I've said before that virtually every paragraph in this book contains obvious factual errors. I'm going to give one example and then stop. It's an obvious, dangerous, ideological and stupid error.
From page 131: "The turnout in American presidential and congressional elections has long been worryingly low and continues to fall."
While you could debate what "worryingly" means endlessly, you cannot debate "continues to fall" in a book which was first published in 2010.
(1) This is not against registered voters; it is against the population over the age of 18.
(2) We've had _three_ presidential election cycles of increase.
Judt could have avoided this error in a large number of ways. He did not. It is one of numerous examples of his contempt for reality.
Judt rarely makes the effort to present evidence in support of an assertion; he just lists assertions. Further, his rhetoric does not progress -- there's little if any logical development. He just keeps restating himself. Here is an example:
page 129 "People who live in private spaces contribute actively to the dilution and corrosion of the public space. In other words, they exacerbate the circumstances which drove them to retreat in the first place...If public goods ... are devalued ... and replaced by private services ... then we lose the sense that common interests and common needs ought to trump private preferences and individual advantage."
On the one hand, I understand where he's going with this. If a lot of people decide the city is scary and move to the suburbs (or a gated community), then the city ....
But wait. He didn't say, then the city becomes more dangerous and there is social injustice. He didn't say that. That would have been a convincing argument. No, he said, then we will forget the city is more important than the suburbs (or the gated community). He doesn't point out any problem with this, other than that we "ought" not to do this. That's just an assertion; it isn't compelling. Which is _terrible_ because there is a really solid argument regarding a very important problem here and he's just blowing right over it.
These are _not_ isolated examples. I could provide comparable examples from every paired page of the first half of this book (I didn't read the second half. Even I'm not that stupid.).
Judt's book constitutes an awesome argument against being a liberal. I doubt this was his intention. But he's a sloppy writer. On those rare occasions he rallies some piece of evidence, it is either false in a way damaging to his argument, or true but better supports an opposing position. More typically, he rallies no evidence. The structure of his argument is sparse and to the extent it exists is deeply flawed.
I'm not sure what went wrong with this book or this man. But I will go this far.
Don't read this.
Discourage other people from reading this.
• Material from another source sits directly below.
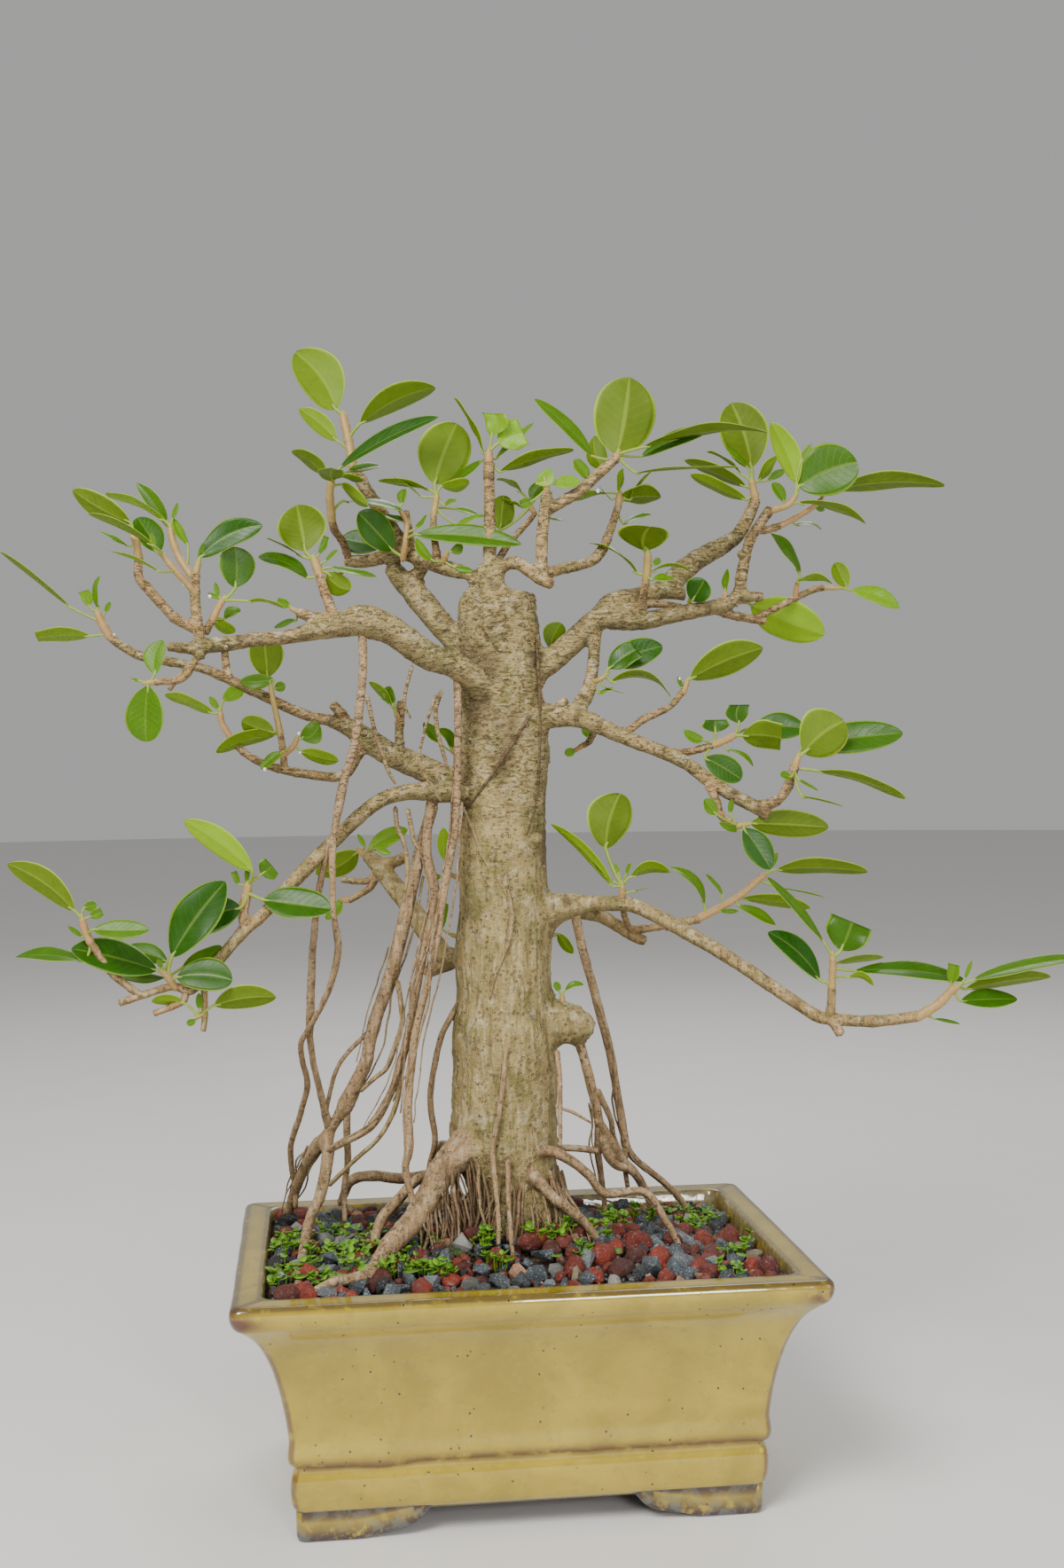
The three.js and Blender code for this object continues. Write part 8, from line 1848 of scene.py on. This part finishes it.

Try not to let Judt's arguments deter you from the liberal position in general.
And if you see a recommendation by Judt on something else, view it as a point against.
This from the Acknowledgements:
"my greatest debt is to Eugene Rusyn. He typed the entire book manuscript in less than eight weeks, taking it down verbatim from my rapid-fire and occasionally indistinct dictation for many hours a day, sometimes working around the clock. He was resonsible for locating many of the more arcane citations; but above all, he and I collaborated intimately on the editing of the text -- for substance, style and coherence. It is the simple truth that I could not have written this book without him and it is all the better for his contribution."
So avoid anything by "Eugene Rusyn" as well.
Honestly? This guy should be given a news commentary program on a cable news network or on the radio. It reads about like that, and we could still use some more counterbalance for the right wing crap out there.